Name: Anonymous 2008-08-01 13:08

copypasta, maybe i find answers here.

when i was a kid, i was reading carl sagans "cosmos". one thing is bothering me since, and i would appreciate if some1 xplains here what i concluded wrong.

first fact: universe is spreading. in our point of view, we're at center, cause everything is going away from us. but it's cause outer regions are moving faster, inner slower, so in every point of view you can see everything is moving away. so we can't say where is center of universe. ok.

2nd fact: scientist wanted to proove theory of relativity by making atomic clock and putting it into voyager 1. so they expected time shifting as ship speed was raising. they did get time difference readings, but results were totally different than things they calculated. ok.

i am wandering: wtf, i dunno if no1 was tryin to calculate time shifts changes after voyager turned around (jupiter? saturn? don't remember) and put 2 vectors together, and conclude how much this ship went SLOWER or FASTER than earth in that moment, and calculate which way center of universe is?

Name: Anonymous 2008-08-06 10:15

>>12
"all matter must have initially been at one point"
According to big band theory this is correct, the universe was at one point in time and space, a singularity.

True.

"accelerated away from that point during the big bang"
Again correct.

Not true. That's the entire point, and that's the non-sequitur.
Every point in the universe is that point, and nothing is accelerating away from a single point.

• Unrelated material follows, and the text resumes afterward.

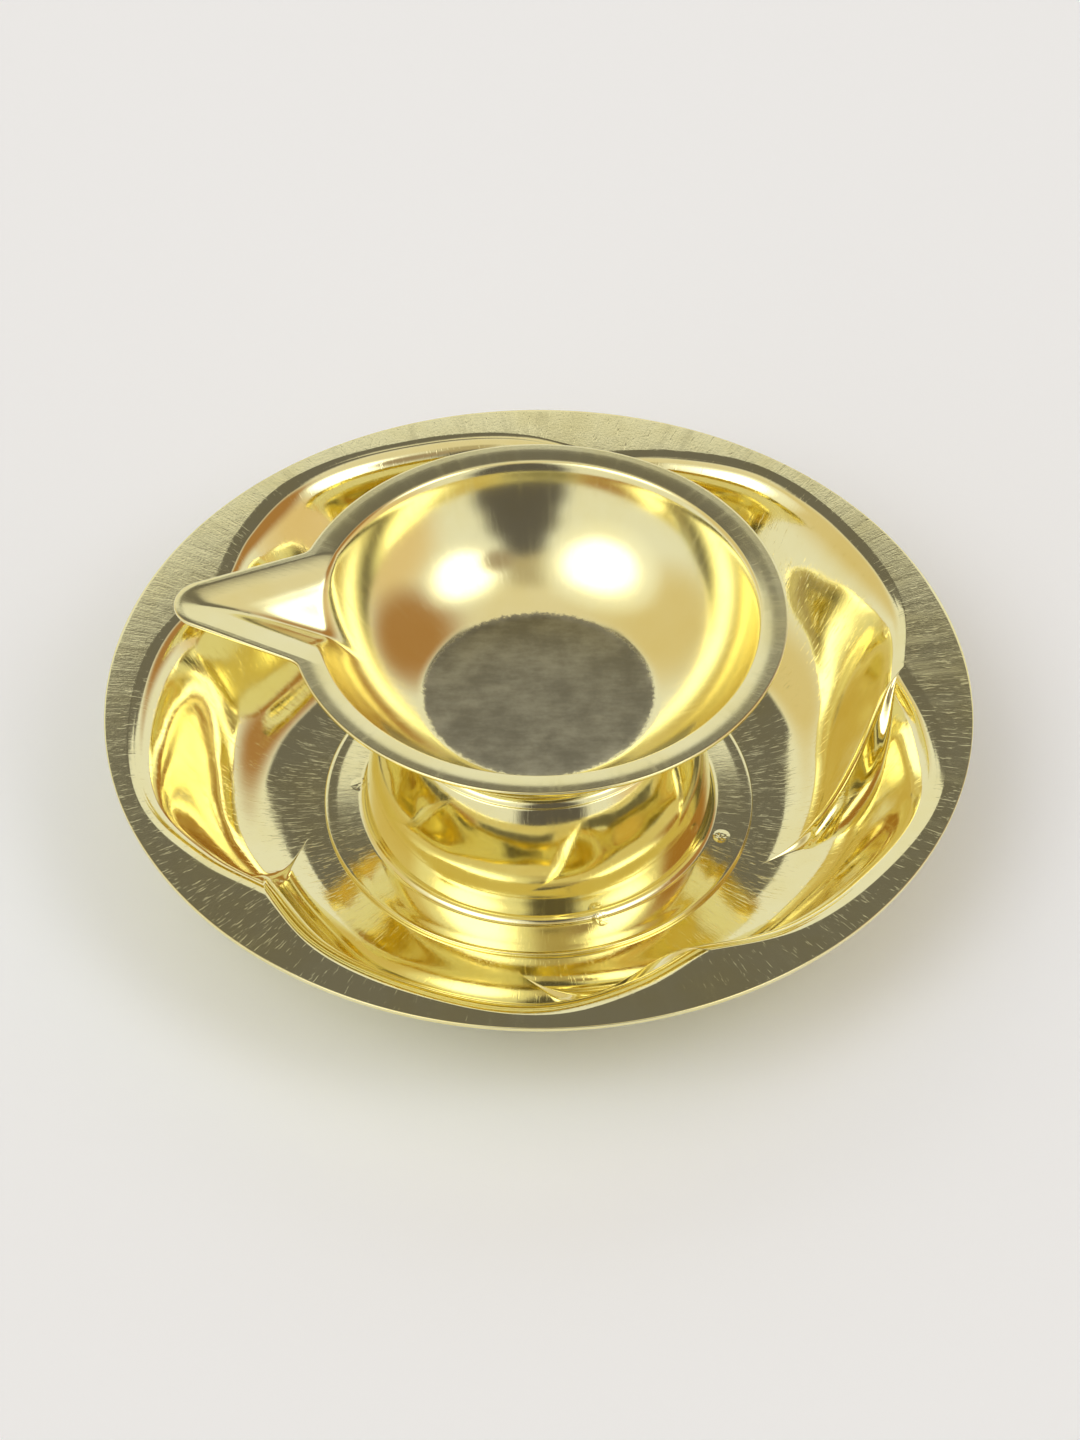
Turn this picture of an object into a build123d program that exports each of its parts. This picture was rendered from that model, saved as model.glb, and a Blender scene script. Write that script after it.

If we take your unimaginative pseudoscientific balloon universe the 3rd dimension would take the role of time, in the real universe however the 4th dimension is time and the moment time started, assuming it did "start", was the moment everything accelerated away from each other, the big bang.
Dimensions of space and dimension of time may be analogous in some contexts, but not in this one.
The balloon analogy has two dimensions of space (the surface of the balloon) and one of time, like our universe has three dimensions of space and one of time.

The balloon analogy is classic and widely acknowledged to be helpful, if not perfect. If you want to call it pseudoscientific, I suggest you take it up with every mainstream physicist in the world.

You should have said "what do you mean by point? Do you mean a point in space or a point in time and space?".
We're talking about finding the center of the universe, so do you really want to now move the goalposts and pretend you were talking about a single point in time?
Because the grown-ups have already established there is no point in space that's ``the center'' to be found except at the singularity, where it's trivially the whole universe.

Basically, you're full of shit and a sore loser.